不登校原因と認める 3年前のいじめ 舞鶴市教委
京都新聞 2012年12月19日(水)8時29分配信
舞鶴市の中学3年男子生徒(15)が小学6年の時にいじめを受けたあと不登校が現在まで続き、市教育委員会が今年10月、当時の同級生らから聞き取り調査をしていたことが18日までに分かった。市教委はいじめが不登校の原因と認め、11月に佐藤裕之教育長が謝罪したが、母親(50)は「対応が遅すぎて、内容も不十分。自殺でなければ真剣に取り組まれないのか」と疑問を投げ掛けている。
市教委によると、男子生徒は2010年2月、大縄跳び大会の練習で失敗したことから同じクラスの男子7人からいじめを受け始めた。教室や廊下などでたたかれたり蹴られたりしたほか、トイレ掃除用ブラシを顔に押し付けられたり、服や所持品を隠された。3月中旬に異変に気付いた母親が学校に連絡し、発覚したという。
学校側はいじめに関係した子どもたちに話を聞き、担任や校長が家庭訪問して謝罪したが、男子生徒はそれ以降、不登校となり、卒業式も欠席した。
中学入学後も男子生徒は不登校が続き、当初「責任を持って対応する」と話していた6年時の担任教師や校長からの連絡も途絶えたため母親が昨年4月、市教委に相談。市教委は今年10月に6年当時の学級保護者会を開いていじめの経緯や男子生徒の状況を初めて説明、同級生24人に聞き取りも行った。「給食に消しゴムかすを入れられた」など新たないじめの事実や「いじめに気付かなかった」とした担任の話との食い違いが判明し、保護者からは「なぜ今まで説明がなかったのか」と批判が出たという。
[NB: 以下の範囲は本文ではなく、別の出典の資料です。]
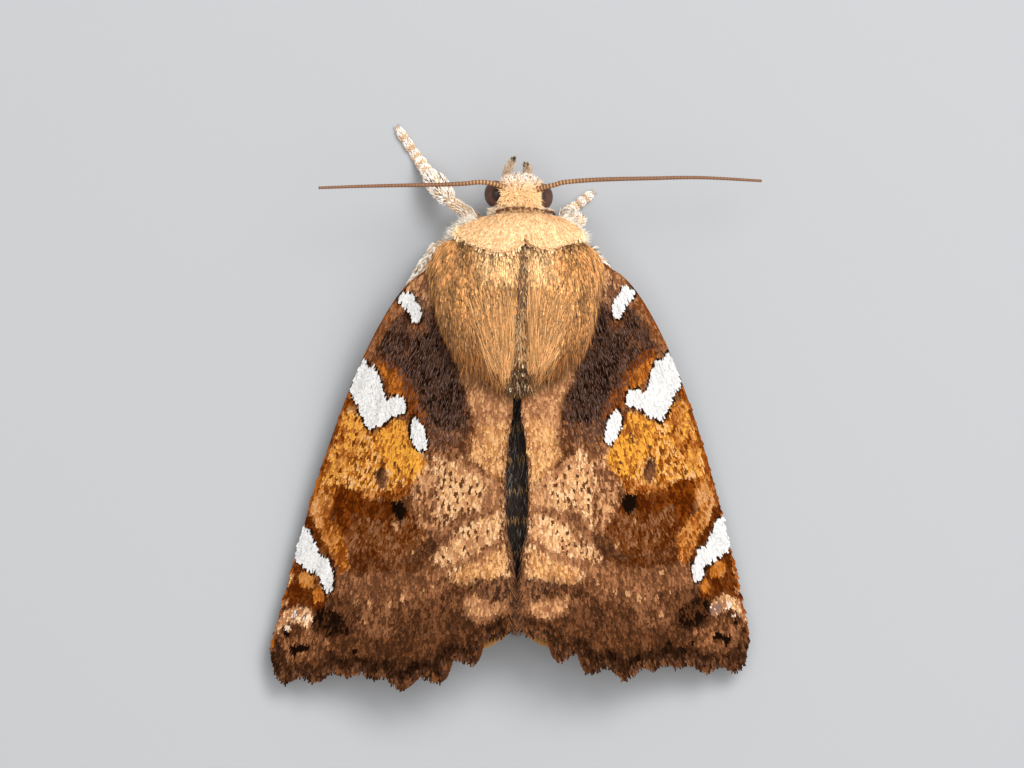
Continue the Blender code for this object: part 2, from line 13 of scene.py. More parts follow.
import bpy
import numpy as np
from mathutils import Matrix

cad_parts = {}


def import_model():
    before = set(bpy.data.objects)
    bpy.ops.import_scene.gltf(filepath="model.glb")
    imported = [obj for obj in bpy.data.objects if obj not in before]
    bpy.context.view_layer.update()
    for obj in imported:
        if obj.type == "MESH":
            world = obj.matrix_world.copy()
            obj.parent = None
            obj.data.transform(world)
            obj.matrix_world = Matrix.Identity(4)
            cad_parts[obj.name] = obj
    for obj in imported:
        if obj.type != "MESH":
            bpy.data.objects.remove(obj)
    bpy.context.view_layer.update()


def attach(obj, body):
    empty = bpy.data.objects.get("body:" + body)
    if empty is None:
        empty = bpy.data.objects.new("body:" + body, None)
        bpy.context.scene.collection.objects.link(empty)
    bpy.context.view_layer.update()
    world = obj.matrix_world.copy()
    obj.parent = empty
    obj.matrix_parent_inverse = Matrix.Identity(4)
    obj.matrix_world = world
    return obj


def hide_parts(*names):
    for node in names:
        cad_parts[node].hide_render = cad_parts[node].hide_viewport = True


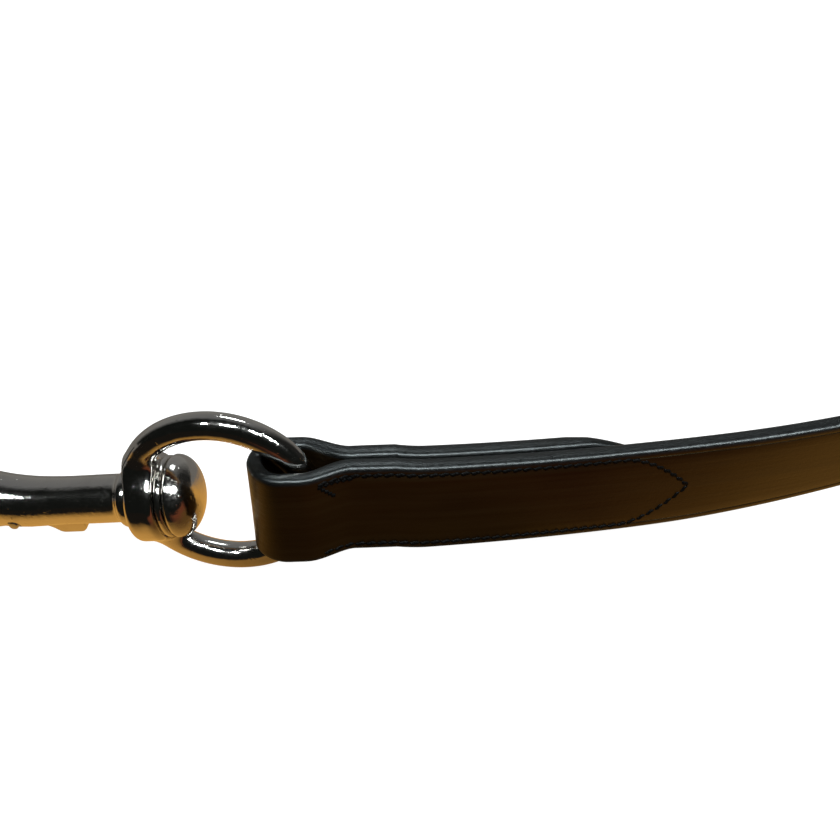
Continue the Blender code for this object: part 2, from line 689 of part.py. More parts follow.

校長は「対応のまずさで不信を招いてしまい反省している」と話し、市教委学校教育課は「当初、男子生徒の保護者がいじめを公表しないよう望んでいると学校側から聞いた」として対応の遅さを認めているが、調査結果の検証や報告書作成の予定はないという。
母親は「(学校は)放っておくとそのうち解決するとでも思っていたのか。過ちを繰り返さないためにも、調査結果を公表して他の学校でも生かしてほしい」と話している。
■桶谷守・京都教育大教育支援センター教授の話 いじめの問題は、迅速に調査して事実を詳細に把握することが被害者の心の傷を治す上でも大切だ。矮小(わいしょう)化せず、早い段階で組織的に取り組んでいれば、こういった事態を防げたのではないか。被害者側が望むなら、一連の経緯や学校の対応の検証を広く生かすべきで、自殺という最悪の結果を防ぐためにも、あらゆるいじめに真剣に取り組む姿勢が必要だ。